### COLLECTED MATERIAL
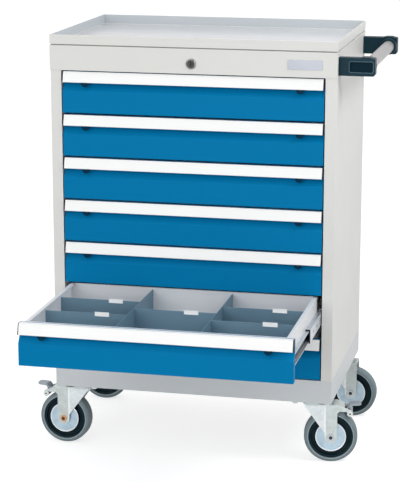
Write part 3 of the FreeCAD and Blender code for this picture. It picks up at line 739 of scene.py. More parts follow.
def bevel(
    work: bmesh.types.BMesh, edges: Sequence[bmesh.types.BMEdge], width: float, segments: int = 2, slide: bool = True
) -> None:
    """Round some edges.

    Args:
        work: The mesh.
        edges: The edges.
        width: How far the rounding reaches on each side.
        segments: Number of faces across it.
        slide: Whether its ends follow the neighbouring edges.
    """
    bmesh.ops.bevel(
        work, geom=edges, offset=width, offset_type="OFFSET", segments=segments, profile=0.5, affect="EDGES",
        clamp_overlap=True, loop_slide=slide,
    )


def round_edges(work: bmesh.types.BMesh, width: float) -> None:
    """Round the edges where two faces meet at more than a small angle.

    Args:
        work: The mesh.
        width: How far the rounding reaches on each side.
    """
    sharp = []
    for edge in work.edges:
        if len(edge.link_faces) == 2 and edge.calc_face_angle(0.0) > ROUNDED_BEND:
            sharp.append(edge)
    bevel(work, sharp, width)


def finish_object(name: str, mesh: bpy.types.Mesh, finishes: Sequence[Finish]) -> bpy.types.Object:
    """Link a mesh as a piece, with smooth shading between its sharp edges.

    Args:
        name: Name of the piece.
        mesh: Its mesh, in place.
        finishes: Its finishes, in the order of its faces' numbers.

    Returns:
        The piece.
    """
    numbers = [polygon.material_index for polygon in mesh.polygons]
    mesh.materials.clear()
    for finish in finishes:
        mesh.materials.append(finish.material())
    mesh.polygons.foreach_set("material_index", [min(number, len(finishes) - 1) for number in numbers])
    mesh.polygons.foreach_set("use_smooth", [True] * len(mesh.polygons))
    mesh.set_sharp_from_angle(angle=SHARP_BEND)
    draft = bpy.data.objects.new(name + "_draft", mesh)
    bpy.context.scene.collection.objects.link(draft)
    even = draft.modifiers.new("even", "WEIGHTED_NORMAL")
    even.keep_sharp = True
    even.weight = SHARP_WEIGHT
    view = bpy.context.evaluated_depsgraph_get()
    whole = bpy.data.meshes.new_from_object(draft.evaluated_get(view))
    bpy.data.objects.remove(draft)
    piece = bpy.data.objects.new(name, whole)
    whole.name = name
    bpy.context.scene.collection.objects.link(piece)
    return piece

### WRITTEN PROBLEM
Make an exact copy of the material above.

### ANSWER FOR THIS EXERCISE
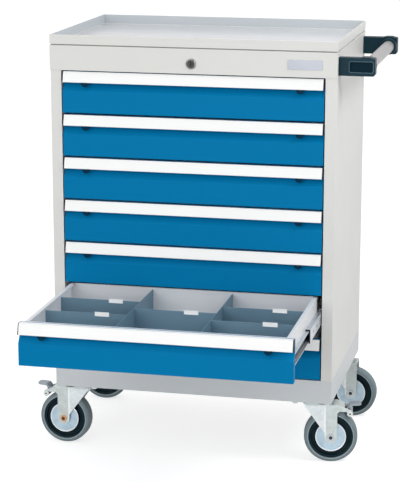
Write part 3 of the FreeCAD and Blender code for this picture. It picks up at line 739 of scene.py. More parts follow.
def bevel(
    work: bmesh.types.BMesh, edges: Sequence[bmesh.types.BMEdge], width: float, segments: int = 2, slide: bool = True
) -> None:
    """Round some edges.

    Args:
        work: The mesh.
        edges: The edges.
        width: How far the rounding reaches on each side.
        segments: Number of faces across it.
        slide: Whether its ends follow the neighbouring edges.
    """
    bmesh.ops.bevel(
        work, geom=edges, offset=width, offset_type="OFFSET", segments=segments, profile=0.5, affect="EDGES",
        clamp_overlap=True, loop_slide=slide,
    )


def round_edges(work: bmesh.types.BMesh, width: float) -> None:
    """Round the edges where two faces meet at more than a small angle.

    Args:
        work: The mesh.
        width: How far the rounding reaches on each side.
    """
    sharp = []
    for edge in work.edges:
        if len(edge.link_faces) == 2 and edge.calc_face_angle(0.0) > ROUNDED_BEND:
            sharp.append(edge)
    bevel(work, sharp, width)


def finish_object(name: str, mesh: bpy.types.Mesh, finishes: Sequence[Finish]) -> bpy.types.Object:
    """Link a mesh as a piece, with smooth shading between its sharp edges.

    Args:
        name: Name of the piece.
        mesh: Its mesh, in place.
        finishes: Its finishes, in the order of its faces' numbers.

    Returns:
        The piece.
    """
    numbers = [polygon.material_index for polygon in mesh.polygons]
    mesh.materials.clear()
    for finish in finishes:
        mesh.materials.append(finish.material())
    mesh.polygons.foreach_set("material_index", [min(number, len(finishes) - 1) for number in numbers])
    mesh.polygons.foreach_set("use_smooth", [True] * len(mesh.polygons))
    mesh.set_sharp_from_angle(angle=SHARP_BEND)
    draft = bpy.data.objects.new(name + "_draft", mesh)
    bpy.context.scene.collection.objects.link(draft)
    even = draft.modifiers.new("even", "WEIGHTED_NORMAL")
    even.keep_sharp = True
    even.weight = SHARP_WEIGHT
    view = bpy.context.evaluated_depsgraph_get()
    whole = bpy.data.meshes.new_from_object(draft.evaluated_get(view))
    bpy.data.objects.remove(draft)
    piece = bpy.data.objects.new(name, whole)
    whole.name = name
    bpy.context.scene.collection.objects.link(piece)
    return piece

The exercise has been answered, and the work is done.